Burrowers definitely suffered in direct comparison - I might have enjoyed it more if not watching directly after Bone Tomahawk
 
Welp, that was a mistake. The Burrowers was definitely not up to the quality of Bone Tomahawk. It was kinda like Tremors, if you took out all the character, comedy, and life. Going to try and scare up a copy of Ravenous instead. I haven't seen it since the theatre, but I recall regarding it rather highly.

I'm kinda surprised horror-western isn't a more exploited genre. The two seem to go together quite well, but it's hard to find examples that don't look like exceedingly low budget and trashy.

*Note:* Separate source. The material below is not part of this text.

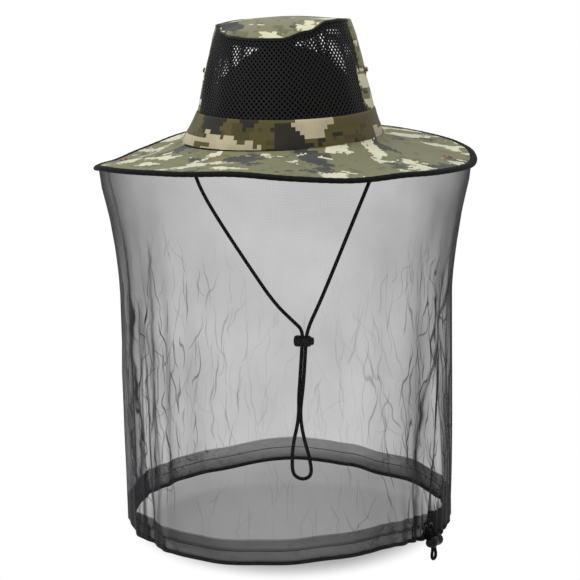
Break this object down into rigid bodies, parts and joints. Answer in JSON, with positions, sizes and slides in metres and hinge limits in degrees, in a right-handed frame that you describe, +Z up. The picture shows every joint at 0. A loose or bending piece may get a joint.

That is kind of odd. I kind of get it not being a thing in the 1940-60s, but in late 60s and 70s when westerns were still fairly popular and more graphic horror films were coming along you, or even the 80s and 90s when there was a bit of a comeback for the western, and horror was really getting popular and begining to move on from the slasher flicks of the early 80s.

You would think there would have been more serious western horror than Jesse James meets Frankenstein's Daughter and Billy the Kid vs Dracula. There is also The Valley of Gwangi which is sort of a toss up between horror and lost world adventure (cowboys vs dinosaurs). Few have anything good to say about any of them. It isn't like there is an absence of potential material, tons of legends out there to mine, real horrors committed, and themes of solitude, vast unexplored lands and the like which lend themselves to horror themes.

Anyone know of any print horror / western fiction, pulp era or later? I'm trying to think if RE Howard had any, he did wrote western's and horror but I'm drawing a blank if he did any western horror.
 
Anyone know of any print horror / western fiction, pulp era or later? I'm trying to think if RE Howard had any, he did wrote western's and horror but I'm drawing a blank if he did any western horror.

It's definitely been explored in print. Howard one I know of is Valley of the Lost. There was also Algernon Blackwood's The Fur Trappers.

Cormac McCarthy's Blood Meridian is simultaneously one of the best Westerns ever written and one of the most horrifying books of all time.